[Requirement] Please restate, exactly as written, the lines running from the beginning of the material through the line that has "mesh.set_sharp_from_angle(angle=rad(smooth))" in it.

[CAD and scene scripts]
□ □ □ □ □ □ □
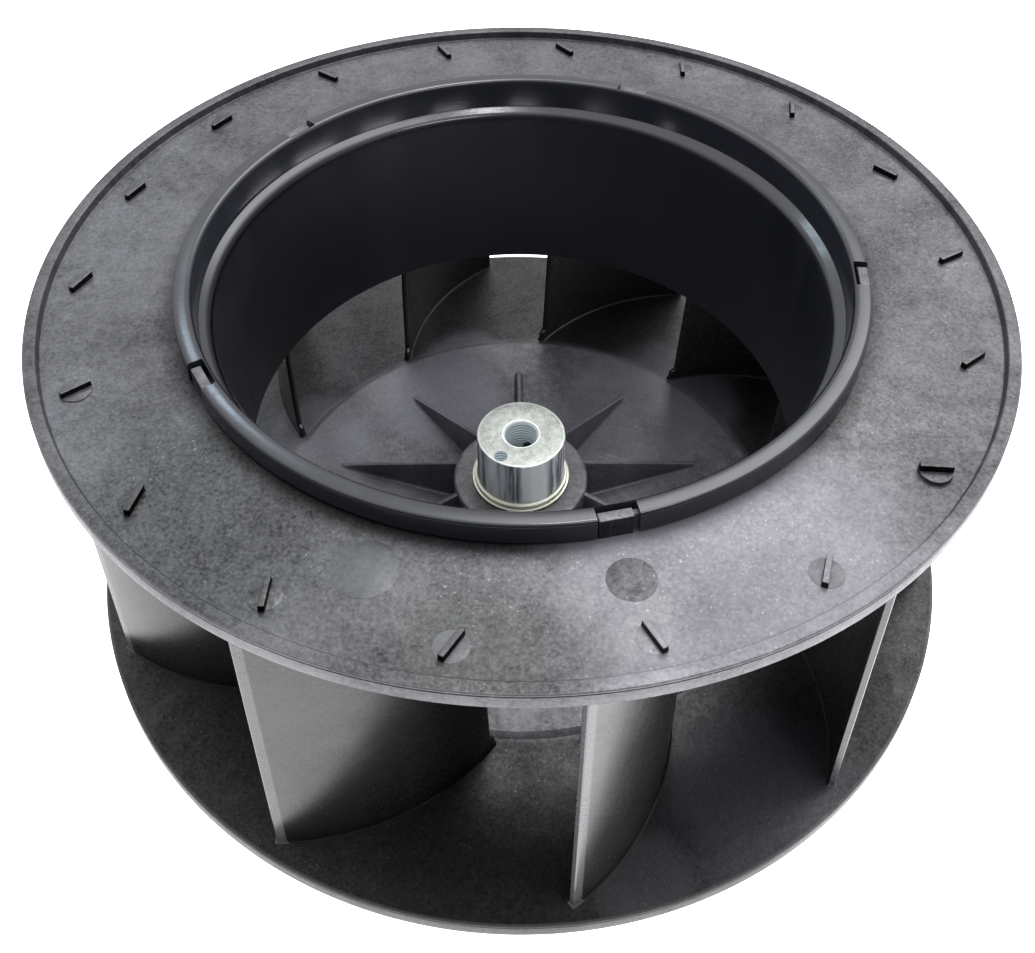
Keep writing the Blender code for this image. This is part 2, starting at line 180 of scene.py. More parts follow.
def radial_rod(stations, segments):
    """A rod of (radius, distance from the axis) stations, lying along the set screw's line."""
    rod = loft([
        [(x, y, SCREW_HEIGHT + z) for y, z in circle(radius, segments)] for radius, x in stations
    ])
    return place(rod, 0.0, SCREW_ANGLE)


# ---------------------------------------------------------------- objects


def new_object(name, shape):
    verts, faces = shape
    mesh = bpy.data.meshes.new(name)
    mesh.from_pydata([(x * MM, y * MM, z * MM) for x, y, z in verts], [], faces)
    bm = bmesh.new()
    bm.from_mesh(mesh)
    bmesh.ops.recalc_face_normals(bm, faces=bm.faces)
    bm.to_mesh(mesh)
    bm.free()
    obj = bpy.data.objects.new(name, mesh)
    bpy.context.scene.collection.objects.link(obj)
    return obj


def dress(obj, material, smooth):
    """Gives an object its one material and smooths it below an angle."""
    mesh = obj.data
    mesh.materials.clear()
    mesh.materials.append(material)
    for face in mesh.polygons:
        face.use_smooth = True
    mesh.set_sharp_from_angle(angle=rad(smooth))


def piece(name, shape, material, replaces=(), smooth=32.0, body="wheel"):
    obj = new_object(name, shape)
    dress(obj, material, smooth)
    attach(obj, body)
    if replaces:
        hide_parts(*replaces)
    return obj


def cut(obj, name, shape, material, smooth):
    """Cuts a shape out of an object, then dresses the new mesh."""
    cutter = new_object(name, shape)
    cutter.data.materials.append(None)
    step = obj.modifiers.new("cut", "BOOLEAN")
    step.operation = "DIFFERENCE"
    step.solver = "EXACT"
    step.object = cutter
    graph = bpy.context.evaluated_depsgraph_get()
    mesh = bpy.data.meshes.new_from_object(obj.evaluated_get(graph))
    obj.modifiers.clear()
    old = obj.data
    obj.data = mesh
    bpy.data.meshes.remove(old)
    bpy.data.objects.remove(cutter, do_unlink=True)
    dress(obj, material, smooth)


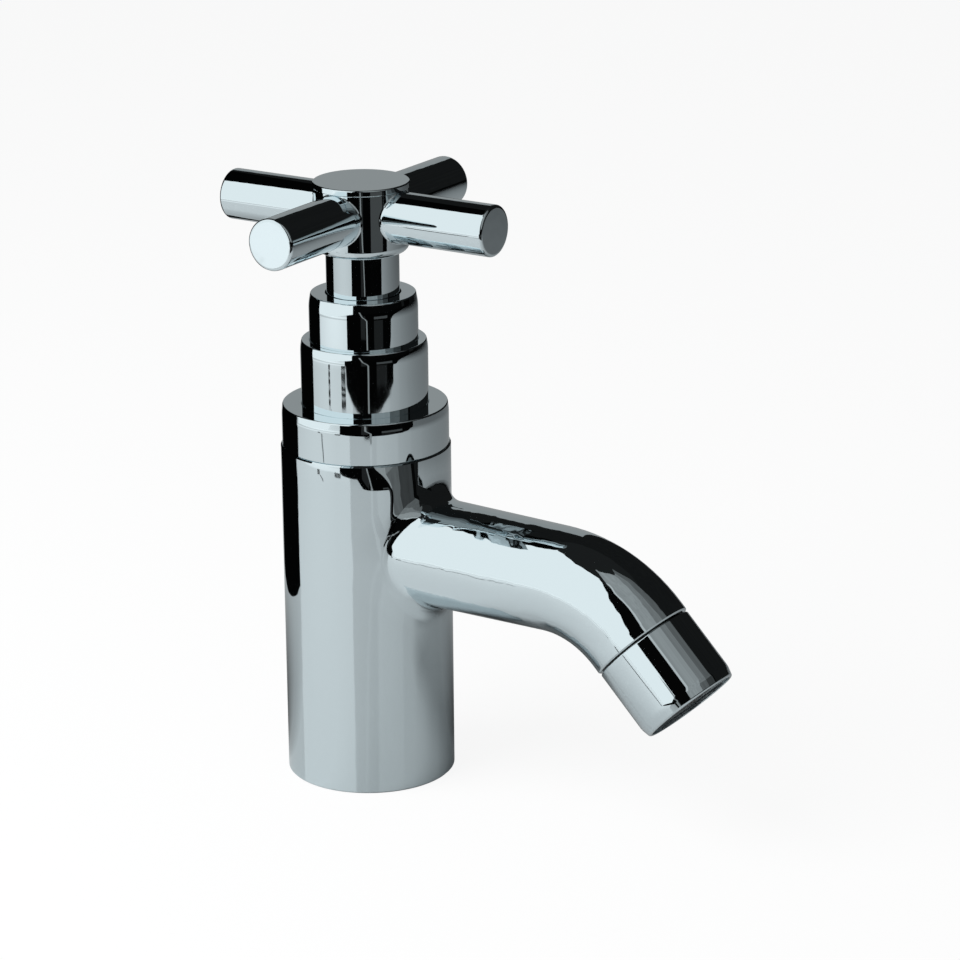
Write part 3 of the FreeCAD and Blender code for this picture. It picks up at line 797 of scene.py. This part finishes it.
# %% Grey cloth
CLOTH_REACH = 1.7
FOOT_REACH = 1.65
HEM_REACH = 1.6
CLOTH_FOLDS = 0.3
CLOTH_LEFT = [(18, 8), (11, 20), (8, 33), (4, 45), (-3, 55), (-8, 65), (-10, 77)]
CLOTH_STEP = [(47, 8), (47, 20), (47, 33), (48, 45), (50, 55), (52, 65), (56, 77)]
CLOTH_FADE = [(66, 8), (66, 20), (66, 33), (68, 45), (70, 55), (74, 65), (78, 77)]
CLOTH_RIGHT = [(85, 8), (85, 20), (85, 33), (89, 45), (91, 55), (95, 65), (99, 77)]
for name, one, other, level in [("bright", CLOTH_LEFT, CLOTH_STEP, 0.315),
                                ("middle", CLOTH_STEP, CLOTH_FADE, 0.20),
                                ("dim", CLOTH_FADE, CLOTH_RIGHT, 0.115)]:
    board("grey_cloth_" + name, [[skyward(*a, CLOTH_REACH), skyward(*b, CLOTH_REACH)]
                                 for a, b in zip(one, other)],
          tone("grey_cloth_" + name, level, CLOTH_FOLDS))
for name, start, end, level in [("middle", 47, 66, 0.12), ("dim", 66, 85, 0.045)]:
    board("grey_cloth_low_" + name, [[skyward(start, e, FOOT_REACH), skyward(end, e, FOOT_REACH)]
                                     for e in (8, 27)],
          tone("grey_cloth_low_" + name, level, CLOTH_FOLDS))
board("grey_cloth_hem", [[skyward(a - 0.5, e, HEM_REACH), skyward(a + 5, e, HEM_REACH)]
                         for a, e in CLOTH_LEFT[1:6]], tone("grey_cloth_hem", 0.55))
print("the cloth hangs between", CLOTH_LEFT[0][0], "and", CLOTH_RIGHT[0][0], "degrees")

# %% Joint and marks on the table
ON_TABLE = 0.001
JOINT = [(-56.6, 0.297), (-57.5, 0.31), (-61, 0.345)]
board("table_joint", [[around(a + w, d, ON_TABLE) for a, d in JOINT] for w in (-0.7, 0.7)],
      tone("table_joint", 0.2))

MARK_START = 0.351
MARK_STEP = 0.0115
MARK_LENGTH = 0.008
for side, middle, half in (("left", -63.5, 1.8), ("right", -36, 4.0)):
    for i in range(5):
        start = MARK_START + MARK_STEP * i
        rows = [[around(middle + w, d, ON_TABLE) for d in (start, start + MARK_LENGTH)]
                for w in (-half, half)]
        board("%s_mark_%d" % (side, i + 1), rows, black_card)

# %% [markdown]
# The floor is one sheet. The camera sees it nearly white, with the tap's own
# soft shadow kept by a share of matt paper. In the chrome it shows as a slightly glossy
# table whose colour carries painted light and shade. In front of the white board its
# painted light goes by the distance from the tap. On the other side it is painted darker
# with the turn away from the board. Close behind the tap and on its left it carries a painted
# shadow of the tap.

# %% Floor
floor_material, finish = new_finish("floor")
seen = Wire(finish, finish.add("ShaderNodeLightPath").socket.node.outputs["Is Camera Ray"])
x, y, z = finish.place().split()
distance = finish.from_axis()[0]


def towards(azimuth):
    """How much a point of the floor lies in one direction, from -1 to 1."""
    way = facing(VIEW_AZIMUTH + azimuth, 0)
    return (x * way.x + y * way.y) / distance


# Grey levels by distance from the tap: painted light from the white board on the table.
PAINTED_BOARD_LIGHT = [(0.0, 0.65), (0.40, 0.405), (0.42, 0.56), (0.475, 0.56), (0.50, 0.34), (0.56, 0.34),
               (0.60, 0.60)]
FLOOR_GLOSS = 0.12
PAPER_SHARE = 0.10

# The table's colour paints light and shade: light from the board on the left, darker with the turn
# away from it, and the tap's shadow behind and on the left.
near_board = (towards(-75) * 1.5 - 0.2).clamped()
stops = [(place, (level, level, level)) for place, level in PAINTED_BOARD_LIGHT]
left_side = finish.add("ShaderNodeValToRGB", {"stops": stops}, distance)
far_side = distance.maths("MINIMUM", 1 + 0.6 * distance, 1.3)
turned_away = (0.94 - 0.12 * distance + 0.9 * distance * towards(-20)).clamped()
right_side = 0.52 * far_side * turned_away
shade_behind = towards(178).ramp(0.35, 0.75) * distance.ramp(0.156, 0.036)
shade_left = towards(-125).ramp(0.85, 0.97) * distance.ramp(0.18, 0.08)
shaded = (1 - 0.8 * shade_behind) * (1 - 0.3 * shade_left)
painted_light_and_shade = (near_board * left_side + (1 - near_board) * right_side) * shaded
table = finish.add("ShaderNodeBsdfPrincipled", None, Roughness=FLOOR_GLOSS,
                   Base_Color=finish.blend(painted_light_and_shade, (0, 0, 0), (0.985, 1, 1)))
paper = finish.add("ShaderNodeBsdfDiffuse", None, (0.9, 0.9, 0.9, 1))
white = finish.add("ShaderNodeEmission", None, (1, 1, 1, 1), 1.0)
shown = finish.add("ShaderNodeMixShader", None, PAPER_SHARE, white, paper)
finish.finish(finish.add("ShaderNodeMixShader", None, seen, table, shown))
mesh = bpy.data.meshes.new("floor")
mesh.from_pydata([(-6, -6, 0), (6, -6, 0), (6, 6, 0), (-6, 6, 0)], [], [(0, 1, 2, 3)])
mesh.materials.append(floor_material)
floor = bpy.data.objects.new("floor", mesh)
bpy.context.scene.collection.objects.link(floor)
print("floor laid")

# %% Light
world = bpy.data.worlds.new("studio")
bpy.context.scene.world = world
finish = Finish(world)
paths = finish.add("ShaderNodeLightPath").socket.node.outputs
camera_ray, glossy_ray, transmission_ray = [
    Wire(finish, paths["Is %s Ray" % kind]) for kind in ("Camera", "Glossy", "Transmission")]
seen = camera_ray + glossy_ray + transmission_ray
fill = finish.add("ShaderNodeBackground", None, (0.95, 0.98, 1, 1), 0.35)
shown = finish.add("ShaderNodeBackground", None, (1, 1, 1, 1), 1.0)
finish.finish(finish.add("ShaderNodeMixShader", None, seen.clamped(), fill, shown))

key_light = bpy.data.lights.new("key_light", "AREA")
key_light.shape = "RECTANGLE"
key_light.size = 0.7
key_light.size_y = 0.8
key_light.energy = 9
lamp = bpy.data.objects.new("key_light", key_light)
bpy.context.scene.collection.objects.link(lamp)
lamp.location = around(-62, 0.62, 0.62)
lamp.rotation_mode = "QUATERNION"
lamp.rotation_quaternion = (Vector((0, 0, 0.05)) - lamp.location).to_track_quat("-Z", "Y")
lamp.visible_glossy = False
lamp.visible_camera = False
bpy.context.scene.view_settings.view_transform = "Standard"
print("one soft key light and the white surroundings")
□ □ □ □ □ □ □
[In response]
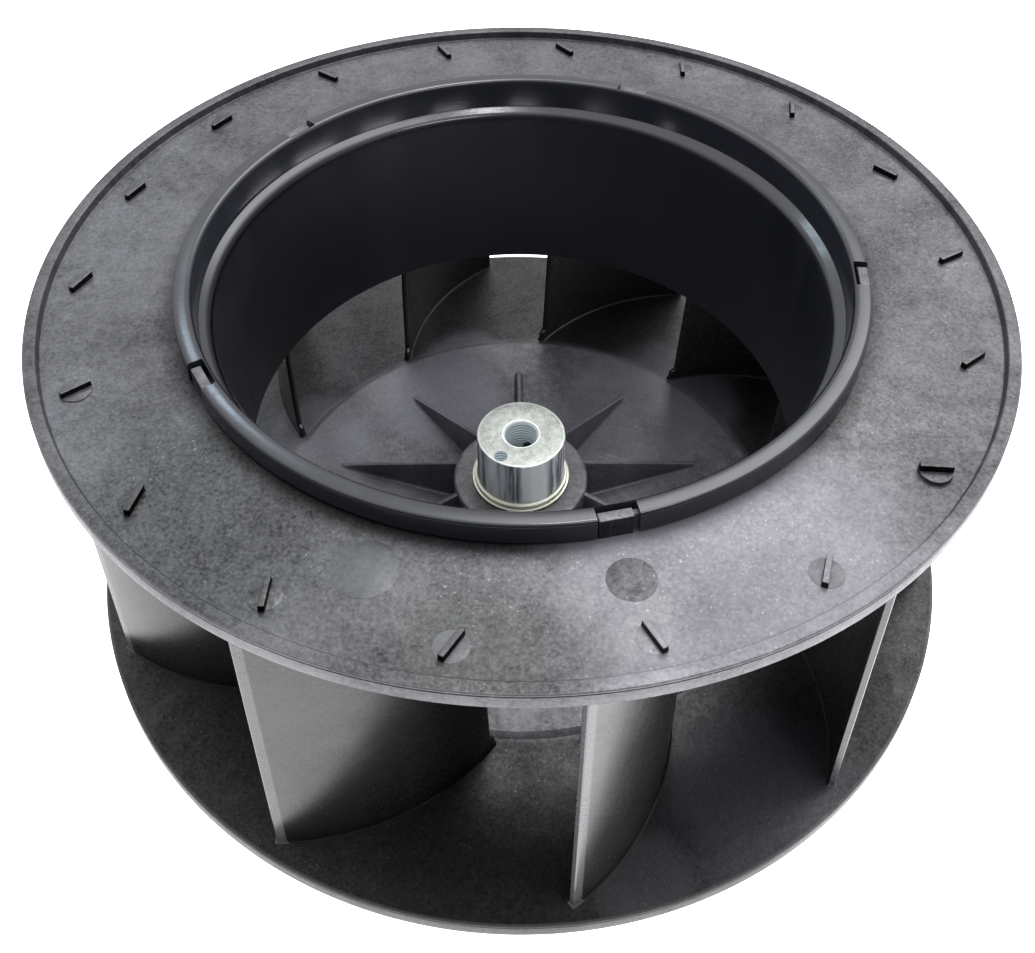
Keep writing the Blender code for this image. This is part 2, starting at line 180 of scene.py. More parts follow.
def radial_rod(stations, segments):
    """A rod of (radius, distance from the axis) stations, lying along the set screw's line."""
    rod = loft([
        [(x, y, SCREW_HEIGHT + z) for y, z in circle(radius, segments)] for radius, x in stations
    ])
    return place(rod, 0.0, SCREW_ANGLE)


# ---------------------------------------------------------------- objects


def new_object(name, shape):
    verts, faces = shape
    mesh = bpy.data.meshes.new(name)
    mesh.from_pydata([(x * MM, y * MM, z * MM) for x, y, z in verts], [], faces)
    bm = bmesh.new()
    bm.from_mesh(mesh)
    bmesh.ops.recalc_face_normals(bm, faces=bm.faces)
    bm.to_mesh(mesh)
    bm.free()
    obj = bpy.data.objects.new(name, mesh)
    bpy.context.scene.collection.objects.link(obj)
    return obj


def dress(obj, material, smooth):
    """Gives an object its one material and smooths it below an angle."""
    mesh = obj.data
    mesh.materials.clear()
    mesh.materials.append(material)
    for face in mesh.polygons:
        face.use_smooth = True
    mesh.set_sharp_from_angle(angle=rad(smooth))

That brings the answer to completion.